Budowa trasy szybkiego ruchu, a co za tym idzie punktów gastronomicznych i stacji paliw z parkingami, zaowocowała bogatymi znaleziskami, które dosadnie potwierdzają zaciętość walk z marca 1945 roku. Wśród znalezisk można wymienić pociski rakietowe „katiusza”, granaty moździerzowe, pociski artyleryjskie, pancerfausty, granaty przeciwpiechotne, miny i całą masę lżejszej amunicji.
W samym centrum owalnicowej wsi, przy skrzyżowaniu dróg znajduje się jeszcze jedna pamiątka po drugiej wojnie światowej. To pomnik postawiony w 1981 roku przez młodzież SKKT-PTTK ze Szczecina oraz społeczeństwo miasta i gminy Gryfino. Poświęcono go 2. Łużyckiej Dywizji Artylerii WP wspierającej ogniem piechotę radziecką w walkach o wyzwolenie prawobrzeżnego Szczecina. Na kamiennym postumencie postawiono model armaty.

Nieopodal znajduje się bardzo atrakcyjny kościół wyróżniający się na tle innych budowli sakralnych Pomorza Zachodniego. Pochodzi prawdopodobnie z drugiej połowy XIV wieku. Wybudowano go w stylu gotyckim z cegły na planie prostokąta. Mury nawy wsparto przyporami z niesymetrycznym rozlokowaniem.
W drugiej połowie XV wieku po zachodniej stronie dobudowano wieżę o kwadratowym przekroju. Jako budulca użyto kamienia polnego z wyraźnie nieregularnym wątkiem w ścianach.

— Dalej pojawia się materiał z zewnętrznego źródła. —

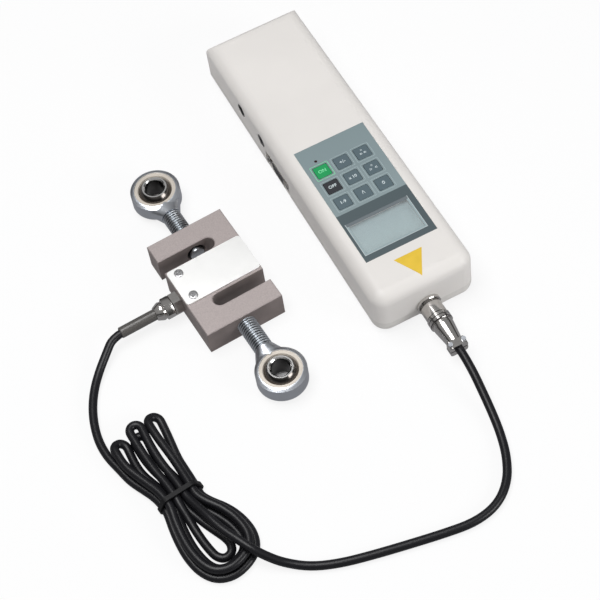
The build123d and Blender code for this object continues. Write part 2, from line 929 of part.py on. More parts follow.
clamp_screw_places = [
    (side * clamp_screw_x, near_face - plug_tail_end - clamp_length / 2) for side in (-1, 1)
]
with BuildPart() as plug_shell:
    add(plug_body.part)
    add(clamp_half(-1).part)
write(plug_shell, "plug_shell")
write(clamp_half(1), "plug_clamp")
write(
    screws(
        clamp_screw_places,
        clamp_screw_radius,
        clamp_height,
        clamp_screw_head_radius,
        clamp_screw_head,
        Plane.XY.offset(plug_height + clamp_height / 2),
    ),
    "plug_clamp_screws",
)
insert_plug_radius = plug_nose_radius - plug_nose_wall - plug_insert_gap
write(
    turned(
        plug_side,
        (plug_nose_start + plug_insert_set_in, 0),
        (plug_nose_start + plug_insert_set_in, insert_plug_radius),
        (shoulder_end, insert_plug_radius),
        (shoulder_end, 0),
    ),
    "plug_insert",
)

# ================================ Load cell ====================================================

cell = Plane(
    origin=(cell_x, cell_y, 0),
    x_dir=(cos(radians(cell_turn)), sin(radians(cell_turn)), 0),
    z_dir=(0, 0, 1),
)
block_middle = block_height / 2
slot_y = slot_offset + slot_width / 2
pocket_depth = (block_height - web_thickness) / 2
base_cover_width = pocket_width + 2 * base_cover_margin
base_cover_length = pocket_length + 2 * base_cover_margin
cover_screw_places = [(cover_screw_x, side * cover_screw_y) for side in (-1, 1)]


def cell_point(x, y, z=block_middle):
    """A point of the load cell's own axes."""
    return cell.from_local_coords((x, y, z))


block_ends = [
    Plane(cell_point(0, side * block_length / 2), x_dir=cell.x_dir, z_dir=cell.y_dir * side)
    for side in (-1, 1)
]
gland_face = cell_point(-block_width / 2, gland_y)
gland_out = Plane(gland_face, x_dir=cell.y_dir, z_dir=cell.x_dir * -1)
gland_side = Plane(gland_face, x_dir=cell.x_dir * -1, z_dir=cell.z_dir)

with BuildPart() as cell_block:
    with BuildSketch(cell):
        Rectangle(block_width, block_length)
        for side in (-1, 1):
            with Locations((-side * block_width / 2, side * slot_y)):
                SlotOverall(2 * slot_reach, slot_width, mode=Mode.SUBTRACT)
    extrude(amount=block_height)
    chamfer(cell_block.edges().group_by(Axis.Z)[0], block_edge)
    chamfer(cell_block.edges().group_by(Axis.Z)[-1], block_edge)
    with BuildSketch(cell, cell.offset(block_height - pocket_depth)):
        RectangleRounded(pocket_width, pocket_length, pocket_corner)
    extrude(amount=pocket_depth, mode=Mode.SUBTRACT)
    with BuildSketch(cell):
        RectangleRounded(
            base_cover_width + 2 * base_cover_gap,
            base_cover_length + 2 * base_cover_gap,
            pocket_corner,
        )
    extrude(amount=cover_thickness + base_cover_set_in, mode=Mode.SUBTRACT)
    with BuildSketch(*block_ends):
        Circle(shank_radius + running_gap)
    extrude(amount=slot_y - block_length / 2, mode=Mode.SUBTRACT)
    with BuildSketch(gland_out):
        Circle(gland_spigot_radius + screw_gap)
    extrude(amount=-gland_spigot - screw_clearance, mode=Mode.SUBTRACT)
    with BuildSketch(gland_out):
        Circle(cable_bore)
    extrude(amount=pocket_width / 2 - pocket_corner - block_width / 2, mode=Mode.SUBTRACT)
    with BuildSketch(cell.offset(block_height)):
        with Locations(*cover_screw_places):
            Circle(cover_screw_radius + screw_gap)
    extrude(amount=-cover_screw_length, mode=Mode.SUBTRACT)
write(cell_block, "cell_block")

with BuildPart() as cell_cover:
    with BuildSketch(cell.offset(block_height)):
        RectangleRounded(cover_width, cover_length, cover_corner)
        with Locations(*cover_screw_places):
            Circle(cover_screw_radius + screw_clearance, mode=Mode.SUBTRACT)
    extrude(amount=cover_thickness)
write(cell_cover, "cell_cover")

with BuildPart() as cell_base_cover:
    with BuildSketch(cell.offset(base_cover_set_in)):
        RectangleRounded(base_cover_width, base_cover_length, pocket_corner)
    extrude(amount=cover_thickness)
write(cell_base_cover, "cell_base_cover")

write(
    screws(
        cover_screw_places,
        cover_screw_radius,
        cover_thickness + cover_screw_length - screw_gap,
        cover_screw_head_radius,
        cover_screw_head,
        cell.offset(block_height + cover_thickness),
    ),
    "cover_screws",
)

with BuildPart() as strain_gauges:
    with BuildSketch(
        cell.offset(pocket_depth - gauge_thickness),
        cell.offset(block_height - pocket_depth),
    ):
        with Locations((-gauge_x, 0), (gauge_x, 0)):
            Rectangle(gauge_side, gauge_side, rotation=45)
    extrude(amount=gauge_thickness)
write(strain_gauges, "strain_gauges")

with BuildPart() as gland_body:
    with BuildSketch(gland_out):
        RegularPolygon(gland_flats / 2, 6, major_radius=False)
    extrude(amount=gland_hex)
    with BuildSketch(gland_out.offset(-gland_spigot)):
        Circle(gland_spigot_radius)
    extrude(amount=gland_spigot)
    with BuildSketch(gland_out.offset(gland_hex)):
        Circle(gland_thread_radius)
    extrude(amount=gland_thread)
    with BuildSketch(gland_out.offset(-gland_spigot)):
        Circle(cable_bore)
    extrude(amount=gland_spigot + gland_hex + gland_thread, mode=Mode.SUBTRACT)
write(gland_body, "gland_body")

gland_nut_end = gland_hex + gland_nut_length
write(
    turned(
        gland_side,
        (gland_hex, gland_thread_radius + screw_gap),
        (gland_hex, gland_nut_radius),
        (gland_hex + gland_thread, gland_nut_radius - gland_nut_taper),
        (gland_nut_end, sleeve_radius + gland_nut_wall),
        (gland_nut_end, sleeve_radius + screw_gap),
        (gland_hex + gland_thread, sleeve_radius + screw_gap),
        (gland_hex + gland_thread, gland_thread_radius + screw_gap),
    ),
    "gland_nut",
)
sleeve_end = gland_nut_end + sleeve_length
write(
    turned(
        gland_side,
        (gland_hex + gland_thread + screw_gap, cable_bore),
        (gland_hex + gland_thread + screw_gap, sleeve_radius),
        (sleeve_end - sleeve_edge, sleeve_radius),
        (sleeve_end, sleeve_radius - sleeve_edge),
        (sleeve_end, cable_bore),
    ),
    "cable_sleeve",
)

# ---- Rod ends: housing, race and ball on each side --------------------------------------------


def rod_end(name, side, reach):
    """One rod end, its shank screwed into the block's end and its eye this far out."""
    eye = Plane(cell_point(0, side * reach), x_dir=cell.y_dir * -side, z_dir=cell.z_dir)
    neck = Plane(eye.from_local_coords((neck_start, 0, 0)), x_dir=eye.y_dir, z_dir=eye.x_dir)
    with BuildPart() as housing:
        with BuildSketch(eye.offset(-head_thickness / 2)):
            Circle(head_radius)
        extrude(amount=head_thickness)
        chamfer(housing.edges().filter_by(GeomType.CIRCLE), length=head_edge_rise, length2=head_edge)
        with BuildSketch(neck):
            Ellipse(neck_half_width, head_thickness / 2)
        with BuildSketch(neck.offset(thread_start - neck_start)):
            Circle(shank_radius + neck_foot)
        loft()
        with BuildSketch(neck.offset(thread_start - neck_start)) as shank_circle:
            Circle(shank_radius)
        extrude(shank_circle.sketch, amount=shank_reach - thread_start)
        chamfer(housing.faces().sort_by(Axis(eye.origin, eye.x_dir))[-1].edges(), shank_tip)
        with BuildSketch(eye.offset(-head_thickness / 2)) as race_seat:
            Circle(race_radius)
        extrude(race_seat.sketch, amount=head_thickness, mode=Mode.SUBTRACT)
    write(housing, f"{name}_rod_end_housing")
    with BuildPart(eye) as race:
        Cylinder(race_radius - seat_gap, race_thickness)
        Sphere(ball_radius + running_gap, mode=Mode.SUBTRACT)
        chamfer(race.edges().filter_by(GeomType.CIRCLE).group_by(SortBy.RADIUS)[0], race_mouth)
    write(race, f"{name}_rod_end_race")
    with BuildPart(eye) as ball:
        Sphere(ball_radius)
        split(bisect_by=eye.offset(-ball_width / 2), keep=Keep.TOP)
        split(bisect_by=eye.offset(ball_width / 2), keep=Keep.BOTTOM)
        Hole(ball_bore)
        chamfer(ball.edges().filter_by(GeomType.CIRCLE).group_by(SortBy.RADIUS)[0], ball_chamfer)
    write(ball, f"{name}_rod_end_ball")
    print(name, "eye at", eye.origin)


rod_end("upper", 1, eye_upper)
rod_end("lower", -1, eye_lower)

# ================================ Cable ========================================================


def cord(node, points):
    """A stretch of cable that lies free: straight runs joined by tangent arcs."""
    runs = [(Vector(b) - Vector(a)) for a, b in zip(points, points[1:])]
    radii = [
        0.45 * min(before.length, after.length) / tan(radians(before.get_angle(after) / 2))
        for before, after in zip(runs, runs[1:])
    ]
    with BuildPart() as tube:
        with BuildLine() as route:
            FilletPolyline(*points, radius=radii)
        start = Plane(route.wire() @ 0, z_dir=route.wire() % 0)
        with BuildSketch(start):
            Circle(cable_radius)
        sweep(path=route.wire())
    length = route.wire().length
    share = tube.part.volume / (pi * cable_radius**2 * length)
    print(node, "length", round(length, 1), "volume share", round(share, 5))
    print(node, "radii", [round(radius, 1) for radius in radii])
    write(tube, node)


clamp_end = near_face - plug_tail_end - clamp_length
cord(
    "cable_to_plug",
    [
        (0, clamp_end + 6, plug_height),
        (0, clamp_end - 5.5, plug_height),
        (-0.6, -169, 11.2),
        (-1.5, -180.5, 7.4),
        (-2.8, -193, 4.2),
        (-5.2, -206.5, 2.8),
        (-9.6, -221, cable_rest),
        (-17.2, -235, cable_rest),
        (-29.5, -245, cable_rest),
        (-45.5, -248.2, cable_rest),
        (-63.5, -245.6, cable_rest),
        (-83, -241.8, cable_rest),
        (-103, -237.6, cable_rest),
        (-121.5, -233, cable_rest),
        (-137, -226.6, 2.8),
        (-149, -217.8, 4.6),
        (-156.6, -210.6, 7.4),
        (-161.2, -205.5, 9.2),
    ],
)
sleeve_exit = -block_width / 2 - sleeve_end
cord(
    "cable_to_cell",
    [
        tuple(cell_point(sleeve_exit + 5, gland_y)),
        tuple(cell_point(sleeve_exit - 5, gland_y)),
        (-178.6, -44.6, 6.6),
        (-187, -51.8, 3.6),
        (-194.6, -61, cable_rest),
        (-200.6, -71.8, cable_rest),
        (-204.8, -83.6, cable_rest),
        (-207, -96, cable_rest),
        (-206.2, -108.2, cable_rest),
        (-202, -119, 3.4),
    ],
)

upper_loops = [(-196, -108.4, 6.6), (-186, -102.8, 7), (-175.2, -102.8, 6.8)]
waist = [(tie_x - tie_high_row, tie_y, 5.2), (tie_x + tie_high_row, tie_y, 5.2)]
lower_loops = [(-183.6, -189, 12.6), (-176.5, -199.3, 12.5), (-166.3, -194.5, 13)]
tie_middle = Plane((tie_x, tie_y, 0), x_dir=(1, 0, 0), z_dir=(0, -1, 0)).rotated((0, 0, tie_turn))


def around_strands(radius):
    """The outline that wraps the tied strands, at this distance from the outer ones' centres."""
    with BuildSketch(Plane.XY) as outline:
        for half, height in ((tie_low_row, tie_low_height), (tie_high_row, tie_high_height)):
            with Locations((-half, height), (half, height)):
                Circle(radius)
        make_hull()
    return outline.sketch


with BuildPart() as cable_hank:
    for lobe in (upper_loops, lower_loops):
        with BuildSketch(Plane.XY.offset(hank_base)):
            for x, y, radius in lobe + waist:
                with Locations((x, y)):
                    Circle(radius)
            make_hull()
        extrude(amount=hank_height)
    chamfer(cable_hank.edges().group_by(Axis.Z)[-1], hank_edge)
    with BuildSketch(tie_middle.offset(-tie_width / 2 - tie_gap)):
        Rectangle(6 * tie_low_row, 3 * hank_height)
        add(around_strands(cable_radius), mode=Mode.SUBTRACT)
    extrude(amount=tie_width + 2 * tie_gap, mode=Mode.SUBTRACT)
write(cable_hank, "cable_hank")

with BuildPart() as cable_tie:
    with BuildSketch(tie_middle.offset(-tie_width / 2)):
        add(around_strands(cable_radius + tie_gap + tie_thickness))
        add(around_strands(cable_radius + tie_gap), mode=Mode.SUBTRACT)
    extrude(amount=tie_width)
write(cable_tie, "cable_tie")
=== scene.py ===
import bpy
import math
from mathutils import Matrix, Vector


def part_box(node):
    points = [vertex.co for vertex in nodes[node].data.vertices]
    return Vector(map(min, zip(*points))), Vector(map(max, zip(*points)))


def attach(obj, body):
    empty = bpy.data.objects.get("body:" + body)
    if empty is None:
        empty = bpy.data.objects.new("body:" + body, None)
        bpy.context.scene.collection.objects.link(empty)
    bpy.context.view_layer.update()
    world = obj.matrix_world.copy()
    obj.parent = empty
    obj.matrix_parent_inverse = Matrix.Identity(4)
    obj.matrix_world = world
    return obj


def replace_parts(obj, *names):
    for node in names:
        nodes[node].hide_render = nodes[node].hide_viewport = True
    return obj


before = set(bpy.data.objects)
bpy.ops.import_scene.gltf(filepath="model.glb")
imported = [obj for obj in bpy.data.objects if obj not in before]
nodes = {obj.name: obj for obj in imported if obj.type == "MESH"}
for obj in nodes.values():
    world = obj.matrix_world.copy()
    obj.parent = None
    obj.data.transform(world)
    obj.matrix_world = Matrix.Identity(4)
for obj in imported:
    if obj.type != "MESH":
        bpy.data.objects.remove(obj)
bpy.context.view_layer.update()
mm = 0.001
print("frame:", len(nodes), "nodes")


# camera and light, in metres; lens and sensor in mm

view = {
    "place": (-0.270811, -0.678150, 0.966012),
    "right": (0.884378, -0.456541, -0.097194),
    "up": (0.430519, 0.717352, 0.547777),
    "back": (-0.180360, -0.526285, 0.830960),
    "lens": 116.4,
    "sensor": 36,
    "nearest": 0.05,
}
studio = {
    "overhead": (1.0, 0.7, 14.0, (-0.3, 0.04, 1.3)),  # width, length, watts, place
    "side": (0.7, 0.5, 8.0, (0.75, -1.15, 0.6)),
    "aim": (-0.08, -0.03, 0),
    # height of the direction, brightness
    "world": [(0.0, 0.5), (0.14, 0.05), (0.36, 0.05), (0.52, 0.30)],
    "floor": (0.86, 0.86, 0.87, 1),
    "floorGlow": 0.84,
    "floorRough": 0.9,
    "floorSize": 6,
    "floorDrop": 0.0002,
    "mirrored": (0.30, 0.30, 0.31, 1),  # the floor as bright metal shows it
    "underBall": (9, 13),  # mm from a ball's middle, where the glow is off and where it is full
}
# middles of the two rod ends' eyes, mm
eyeMiddles = {"upper": (-104.397, 43.385), "lower": (-95.833, -112.480)}


def makeCamera():
    camera = bpy.data.objects.new("camera", bpy.data.cameras.new("camera"))
    bpy.context.scene.collection.objects.link(camera)
    turn = Matrix((view["right"], view["up"], view["back"])).transposed()
    camera.matrix_world = Matrix.Translation(view["place"]) @ turn.to_4x4()
    camera.data.sensor_width = view["sensor"]
    camera.data.lens = view["lens"]
    camera.data.clip_start = view["nearest"]
    bpy.context.scene.camera = camera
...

Znaczne zniszczenia świątyni są dziś wyraźnie widoczne w licznych przemurowaniach. Choć ogólny kształt budowli się nie zmienił to jednak wyraźnie można dostrzec zmiany w założeniach niektórych wnęk okiennych, czy chociażby w wątku murów. Na szczęście pozostały wielouskokowe, ostrołukowe portale osadzone w arkadach po północnej i południowej stronie.
Po zachodniej stronie pozostał jedynie niski fragment wieży, którego szczyt wykonano w technice ryglowej. Ponad dachem w zachodniej części nawy wznosi się sygnaturka – symbol XV-wiecznej wieży.

Oprócz kościoła na listę zabytków Chlebowa wpisano jeszcze teren dawnego cmentarza i park podworski z niezwykle okazałym cisem, który nosi imię „Braterstwa Broni”. Nie mniej cenne są ceglane budynki mieszkalne, gospodarcze, a także folwarczne.
Wokół Chlebowa można odnaleźć kilka jezior, które dawniej należały do ostatniego właściciela z rodu Schulze. Jeziorka uchodziły za niezwykle rybne, a pływające w nich karpie, liny, węgorze i szczupaki opiewają już w legendy. Dziś, choć nieco zarośnięte, również mogą dać miłośnikom wędkowania okazję do połowu okazu życia.
Chlebowo otoczone jest pięknymi terenami. Przepływająca nieopodal rzeczka – Wełtyński Strumień – da wiele radości przy pokonywaniu kolejnych metrów jej biegu. Wiele jest tu spiętrzeń i małych wodospadów, które wyglądają bardzo atrakcyjnie i to bez względu na porę roku. Właśnie nad tym strumieniem był zlokalizowany stary młyn zwany Górnym Chlebowskim Młynem. Jeszcze przed wojna był to jeden z najpiękniejszych młynów Pomorza Zachodniego. Znajdował się przy nim tartak, a nawet restauracja – bardzo popularna wśród ówczesnych szczecinian. W 1945 roku tartak został zajęty przez oddziały budujące przeprawy mostowe. Niestety nie zachowało się tu wiele do dnia dzisiejszego. Nadal jednak miejsce to ma swój urok. Znajduje się zaledwie 600 metrów na zachód od wiaduktu pod trasą S-3. Najłatwiej dostać się tu jadąc od Chlebowa w kierunku Radziszewa.
Przez Chlebowo przebiega kilka szlaków pieszych i rowerowych:
- Czerwony szlak nadodrzański – ma długość 31,5 km i prowadzi od Binowa przez Chlebowo do Lubicza.
- Niebieski Równiny Wełtyńskiej i Pojezierza Myśliborskiego – ma długość 21,5 km i prowadzi od Chlebowa przez Chwarstnicę do Rożnowa.
- Żółty Artyleryjski – ma długość 10,2 km i prowadzi od Szczecina Klucz przez Chlebowo do Jarząbek.
- Czerwona trasa rowerowa Odrzańsko-Bukowa – ma długość 30,6 km i prowadzi od Gryfina przez Żabnicę, Dębce, Chlebowo, Gardno i ponownie do Gryfina.